Evidence introduced into court showed that Snow's opinions were shared by other well-respected artists and people knowledgeable in the field. The judge deciding the matter said:

"the ribbons do distort or modify (Snow's) work and (Snow's) concern (that) this will be prejudicial to his honour or reputation is reasonable under the circumstances."

In the Glider case, the lawyers for the Plymouth City Council argued that the Snow precedent did not apply to their circumstances in that the changes to the brochures were minor in comparison to what occurred to the be-ribboned Canadian geese.

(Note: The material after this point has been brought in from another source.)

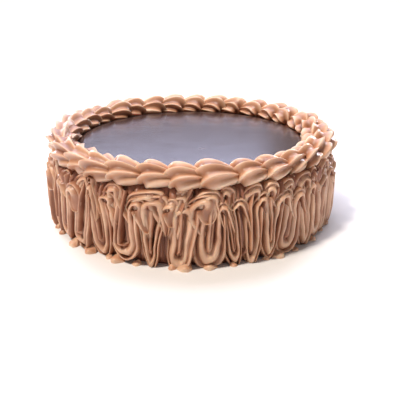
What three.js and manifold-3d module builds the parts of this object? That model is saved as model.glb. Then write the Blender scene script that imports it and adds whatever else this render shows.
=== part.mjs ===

The lawyers for Glider introduced a 1991 precedent setting case from France's Supreme Court (Cour de Cassation) in which the estate of the famed film director, John Huston, was successful in advancing the droit moral to prevent Turner Entertainment from colourising Huston's black and white film, the "Asphalt Jungle."

The judge decided that Glider's moral rights were not infringed upon. With respect to the colour rendering changes, the judge said: "They do not come anywhere near what I perceive to be the gross differences between a black and white film and a colourized version of the same film."

With respect to the other modifications, the judge said:

"they are all peripheral aspects (of the works)… (they) are so trivial as almost to require inspection under a magnifying glass. The differences may be such that the two versions could well be the subject of a Spot The Difference competition in a child's comic."

Canadian advertising agencies can learn two things from this case. The legal injury contemplated by an infringement of moral rights is a distortion or mutilation of a creator's work that prejudices his or her honour or reputation. As the judge in the Glider case put it: "it is not sufficient that the author is himself aggrieved by what has occurred." What you can first learn from the case is this: if another agency subsequently modifies your work, the fact that you are incensed about it will be beside the point. As in the Snow case, the relevant question to examine will be, has your reputation been prejudiced.

You can also learn this from another statement made by the judge in the Glider case: "it (is) wrong to elevate (trivial) differences" into a moral rights offence.